Data extracted from a collection
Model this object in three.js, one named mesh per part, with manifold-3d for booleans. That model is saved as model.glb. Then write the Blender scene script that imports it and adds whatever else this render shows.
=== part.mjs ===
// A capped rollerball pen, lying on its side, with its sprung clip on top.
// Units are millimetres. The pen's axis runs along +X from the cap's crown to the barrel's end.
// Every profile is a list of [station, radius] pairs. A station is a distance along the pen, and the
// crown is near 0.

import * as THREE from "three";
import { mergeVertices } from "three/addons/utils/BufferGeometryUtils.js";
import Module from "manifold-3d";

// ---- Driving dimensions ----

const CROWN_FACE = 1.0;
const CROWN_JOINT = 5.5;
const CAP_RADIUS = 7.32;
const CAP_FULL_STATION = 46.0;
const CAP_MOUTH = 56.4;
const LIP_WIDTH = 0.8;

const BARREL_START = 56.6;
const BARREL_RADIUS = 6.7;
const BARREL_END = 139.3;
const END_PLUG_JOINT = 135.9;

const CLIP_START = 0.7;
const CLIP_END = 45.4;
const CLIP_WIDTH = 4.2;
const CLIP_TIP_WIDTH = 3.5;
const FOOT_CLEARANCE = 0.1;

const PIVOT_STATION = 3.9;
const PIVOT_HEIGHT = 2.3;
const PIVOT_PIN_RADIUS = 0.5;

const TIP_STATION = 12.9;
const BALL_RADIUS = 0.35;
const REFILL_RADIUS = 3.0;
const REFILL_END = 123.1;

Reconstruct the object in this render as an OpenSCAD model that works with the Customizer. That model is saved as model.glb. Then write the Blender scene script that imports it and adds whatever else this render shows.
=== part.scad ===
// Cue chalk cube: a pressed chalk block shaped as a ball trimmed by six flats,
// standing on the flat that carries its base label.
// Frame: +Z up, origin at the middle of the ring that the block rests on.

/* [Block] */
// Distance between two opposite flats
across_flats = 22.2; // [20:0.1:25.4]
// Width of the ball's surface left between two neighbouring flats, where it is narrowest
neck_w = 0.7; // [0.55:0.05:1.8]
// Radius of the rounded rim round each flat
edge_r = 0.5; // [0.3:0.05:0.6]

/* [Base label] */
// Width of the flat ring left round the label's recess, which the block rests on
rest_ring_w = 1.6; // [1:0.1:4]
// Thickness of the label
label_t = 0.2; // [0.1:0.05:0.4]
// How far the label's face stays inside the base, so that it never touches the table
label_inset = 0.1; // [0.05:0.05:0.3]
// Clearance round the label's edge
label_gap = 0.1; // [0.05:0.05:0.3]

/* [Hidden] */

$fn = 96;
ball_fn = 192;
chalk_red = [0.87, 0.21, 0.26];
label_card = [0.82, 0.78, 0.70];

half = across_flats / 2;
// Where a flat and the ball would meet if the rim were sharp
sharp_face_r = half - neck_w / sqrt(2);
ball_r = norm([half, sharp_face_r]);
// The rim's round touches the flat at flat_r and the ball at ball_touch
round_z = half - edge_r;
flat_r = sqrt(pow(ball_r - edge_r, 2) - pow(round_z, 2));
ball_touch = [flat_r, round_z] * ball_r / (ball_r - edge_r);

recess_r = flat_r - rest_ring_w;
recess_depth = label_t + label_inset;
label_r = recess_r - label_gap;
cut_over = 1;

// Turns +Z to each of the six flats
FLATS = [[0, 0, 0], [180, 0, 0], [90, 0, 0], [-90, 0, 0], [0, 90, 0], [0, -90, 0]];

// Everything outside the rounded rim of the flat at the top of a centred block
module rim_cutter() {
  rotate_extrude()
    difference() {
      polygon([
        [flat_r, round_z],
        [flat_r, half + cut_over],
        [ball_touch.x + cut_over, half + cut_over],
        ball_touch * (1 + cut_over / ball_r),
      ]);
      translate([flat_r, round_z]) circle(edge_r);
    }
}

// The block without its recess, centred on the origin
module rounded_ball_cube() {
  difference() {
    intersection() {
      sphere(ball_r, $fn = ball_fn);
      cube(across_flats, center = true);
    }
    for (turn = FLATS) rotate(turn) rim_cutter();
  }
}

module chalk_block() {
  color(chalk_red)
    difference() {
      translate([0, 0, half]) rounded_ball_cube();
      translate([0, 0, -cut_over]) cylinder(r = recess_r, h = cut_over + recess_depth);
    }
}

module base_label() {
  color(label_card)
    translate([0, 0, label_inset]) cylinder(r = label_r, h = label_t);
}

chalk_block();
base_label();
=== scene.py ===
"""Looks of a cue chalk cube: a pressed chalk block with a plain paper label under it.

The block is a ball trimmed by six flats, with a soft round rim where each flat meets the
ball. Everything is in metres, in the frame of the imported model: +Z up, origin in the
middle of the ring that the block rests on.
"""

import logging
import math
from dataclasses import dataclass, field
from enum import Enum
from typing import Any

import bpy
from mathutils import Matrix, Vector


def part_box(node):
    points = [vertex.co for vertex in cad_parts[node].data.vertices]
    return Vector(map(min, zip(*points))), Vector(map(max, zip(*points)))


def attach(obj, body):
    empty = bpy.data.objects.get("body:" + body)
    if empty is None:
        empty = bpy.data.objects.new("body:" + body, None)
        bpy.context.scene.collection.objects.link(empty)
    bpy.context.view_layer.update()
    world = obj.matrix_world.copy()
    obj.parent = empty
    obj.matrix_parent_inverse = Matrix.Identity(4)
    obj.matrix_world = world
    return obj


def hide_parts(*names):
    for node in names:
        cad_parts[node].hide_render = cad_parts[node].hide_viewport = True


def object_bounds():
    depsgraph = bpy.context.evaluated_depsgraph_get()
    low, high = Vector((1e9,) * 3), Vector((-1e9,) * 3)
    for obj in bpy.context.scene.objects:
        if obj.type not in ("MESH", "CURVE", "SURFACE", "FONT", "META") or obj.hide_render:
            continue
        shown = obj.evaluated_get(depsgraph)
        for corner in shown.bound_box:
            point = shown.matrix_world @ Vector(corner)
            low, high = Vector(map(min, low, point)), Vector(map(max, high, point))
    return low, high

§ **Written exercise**
Only the lines from the one holding "cad_parts[node].hide_render = cad_parts[node].hide_viewport" through the end of the listing should be given again, exactly and with both ends included.

§ **Final result**
        cad_parts[node].hide_render = cad_parts[node].hide_viewport = True


def object_bounds():
    depsgraph = bpy.context.evaluated_depsgraph_get()
    low, high = Vector((1e9,) * 3), Vector((-1e9,) * 3)
    for obj in bpy.context.scene.objects:
        if obj.type not in ("MESH", "CURVE", "SURFACE", "FONT", "META") or obj.hide_render:
            continue
        shown = obj.evaluated_get(depsgraph)
        for corner in shown.bound_box:
            point = shown.matrix_world @ Vector(corner)
            low, high = Vector(map(min, low, point)), Vector(map(max, high, point))
    return low, high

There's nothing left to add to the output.